Sunday, 15 February 2015

That's the spirit....

The Prosecution have to prove that you did it....not enough that you actually did it...


Tuesday, 3 February 2015

Robust but unfair case managment

One for the files, to be dragged when the local circuit judge is having a bad day and is being robust but unfair.  Judgment here.

A Circuit Judge (His Honour Judge Dodds) sitting in the Fam Ct in Liverpool thought he would cut through the red tape by making a final care order at the first case management hearing - here is a flavour:


All the parties crumbled under the judge's caustically expressed views, and as a consequence, were unable to explain to the judge that the situation was more complicated than the one the judge clearly saw, and expressed. The judge viewed the case as one in which he had before him three children each of whom had been in care for well over a year, two of whom were in settled placements. The mother he saw had had a recent positive drugs test, and therefore in his mind, the inevitable outcome was the making of care orders. The judge said that all future placement decisions in relation to LW would be made by the local authority through the Looked After Children review process (LAC reviews). At one stage the judge referred to the mother as looking "upset and bewildered". It is hard to see how she could have looked otherwise given the course the proceedings were taking.  The judge gave neither a judgment nor reasons prior to making final care orders in relation to all three children.

The Judge thought he was on safe ground because MacFarlane LJ had refused permission to appeal a similar approach in an earlier case, but on this occasion he gave permission.  Robust, but not fair, said the Court of Appeal.

In the same week the Court of Appeal dealt with another case concerning this judge.  This is taken from the Lawtel summary (RE A (CHILDREN) (2015) CA (Civ Div) (Aikens LJ, Black LJ, King LJ) 29/01/2015):

The judge's unrestrained and immoderate language had to be deplored. The appeal would be allowed and the application remitted. It was to be hoped that the judge would read the transcript of the hearing and be embarrassed. Appointment as a judge was not a licence to be gratuitously rude to those appearing before him. It was to be emphasised that the instant comments related only to the instant matter.

Further I found this from 2014 about the same judge: T (A Child) [2014] EWCA Civ 929

 I conclude that the judge failed on this occasion to grapple with and engage upon a proper analysis of the issues here.
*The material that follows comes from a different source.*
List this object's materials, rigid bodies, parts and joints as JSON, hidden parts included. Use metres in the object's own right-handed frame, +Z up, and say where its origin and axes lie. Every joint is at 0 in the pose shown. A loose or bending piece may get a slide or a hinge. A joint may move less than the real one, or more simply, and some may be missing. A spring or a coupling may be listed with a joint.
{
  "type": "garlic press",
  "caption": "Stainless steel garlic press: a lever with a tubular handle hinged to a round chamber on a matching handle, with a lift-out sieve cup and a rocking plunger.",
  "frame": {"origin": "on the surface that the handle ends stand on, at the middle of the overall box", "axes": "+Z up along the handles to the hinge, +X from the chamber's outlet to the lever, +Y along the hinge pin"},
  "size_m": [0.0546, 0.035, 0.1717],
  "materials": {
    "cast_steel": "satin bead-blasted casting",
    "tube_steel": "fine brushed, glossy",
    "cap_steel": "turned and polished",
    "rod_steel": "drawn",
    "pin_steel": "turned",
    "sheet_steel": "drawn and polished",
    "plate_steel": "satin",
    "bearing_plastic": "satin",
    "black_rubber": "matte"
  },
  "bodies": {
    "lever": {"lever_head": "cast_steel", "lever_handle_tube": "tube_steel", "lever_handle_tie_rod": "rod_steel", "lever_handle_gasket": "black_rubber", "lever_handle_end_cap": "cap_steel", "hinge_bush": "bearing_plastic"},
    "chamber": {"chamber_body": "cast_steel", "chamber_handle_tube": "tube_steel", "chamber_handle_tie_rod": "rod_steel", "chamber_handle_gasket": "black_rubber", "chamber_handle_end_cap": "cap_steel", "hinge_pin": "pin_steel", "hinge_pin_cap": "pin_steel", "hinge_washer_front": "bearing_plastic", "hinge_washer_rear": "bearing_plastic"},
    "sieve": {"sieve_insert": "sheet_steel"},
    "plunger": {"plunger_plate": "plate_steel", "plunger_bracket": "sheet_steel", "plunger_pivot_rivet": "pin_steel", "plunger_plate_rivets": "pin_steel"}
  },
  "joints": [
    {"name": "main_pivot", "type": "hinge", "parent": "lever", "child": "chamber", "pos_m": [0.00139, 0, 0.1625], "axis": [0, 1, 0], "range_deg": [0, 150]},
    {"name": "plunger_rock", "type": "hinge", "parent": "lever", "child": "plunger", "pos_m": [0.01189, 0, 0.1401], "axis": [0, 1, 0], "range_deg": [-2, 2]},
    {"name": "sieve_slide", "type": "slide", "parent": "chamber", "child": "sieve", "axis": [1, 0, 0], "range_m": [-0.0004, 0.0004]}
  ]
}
He did not help himself by failing to have regard to the statutory structure.

Looks like there is a local problem which needs to be sorted out...............

In the instant case, Lewison LJ has some fine things to say which are worth keeping up your sleeve for deployment from time to time:


It has long been a fundamental principle of English law that justice must not only be done, but must be seen to be done. Where a judge has apparently made up his mind before hearing argument or evidence that principle has undoubtedly been breached. A closed mind is incompatible with the administration of justice. But in such cases it is always possible that justice itself has not been done either. As Lord Neuberger MR recently put it in Labrouche v Frey [2012] EWCA Civ 881 at [24]:


"Any experienced judge worthy of his office will have had the experience of coming into court with a view, sometimes a strongly held view, as to the likely outcome of the hearing, only to find himself of a very different view once he has heard oral argument."
Longer ago in John v Rees [1970] Ch 345, 402 Megarry J said:


"As everybody who has anything to do with the law well knows, the path of the law is strewn with examples of open and shut cases which, somehow, were not; of unanswerable charges which, in the event, were completely answered; of inexplicable conduct which was fully explained; of fixed and unalterable determinations that, by discussion, suffered a change. Nor are those with any knowledge of human nature who pause to think for a moment likely to underestimate the feelings of resentment of those who find that a decision against them has been made without their being afforded any opportunity to influence the course of events."
Moreover where parties arrive at court expecting to participate in a hearing that is to deal only with procedural aspects of progressing a case towards a final hearing, it is quite wrong for the court, on its own initiative and without prior notice to the parties – let alone any invitation from any of them – to treat the procedural hearing as if it were the final hearing and to make such a drastic order as the judge made in the present case. Had a party invited the judge to make the order that he in fact made without notice to the other parties one would have described it as "an ambush". The fact that it came from the court makes it worse, not better.


Parties are also entitled to know why judges make the decisions that they do. This necessarily entails giving reasons for decision, not merely announcing conclusions. The reasons may be brief but they must be explanatory. Justice will not be done if it is not apparent to the parties why one has won and the other has lost: English v Emery Reimbold & Strick Ltd [2002] EWCA Civ 605, [2002] 1 WLR 2409 at [16].


In both civil and family cases the Court of Appeal has said on more than one occasion that it will uphold robust but fair case management decisions by first instance judges: Cherney v Deripaska [2012] EWCA Civ 1235 at [17], [30]; Re TG (a child) (care proceedings: biomechanical engineering evidence) [2013] EWCA Civ 5, [2013] 1 FCR 229 at [35], [36]. Both adjectives are important. Robustness cannot trump fairness.


Family cases, however inquisitorial and streamlined they may be, are not exempt from these basic principles. As the President put it in Re TG at [37]:


"The task of the case-management judge is to arrange a trial that is fair; fair, that is, judged both by domestic standards and by the standards mandated by arts 6 and 8 of the European Convention for the Protection of Human Rights and Fundamental Freedoms 1950 (as set out in Sch 1 to the Human Rights Act 1998) (the Convention)."
It was for these reasons, as well as those given by the President and Eleanor King LJ, that I joined in the decision to allow the appeal.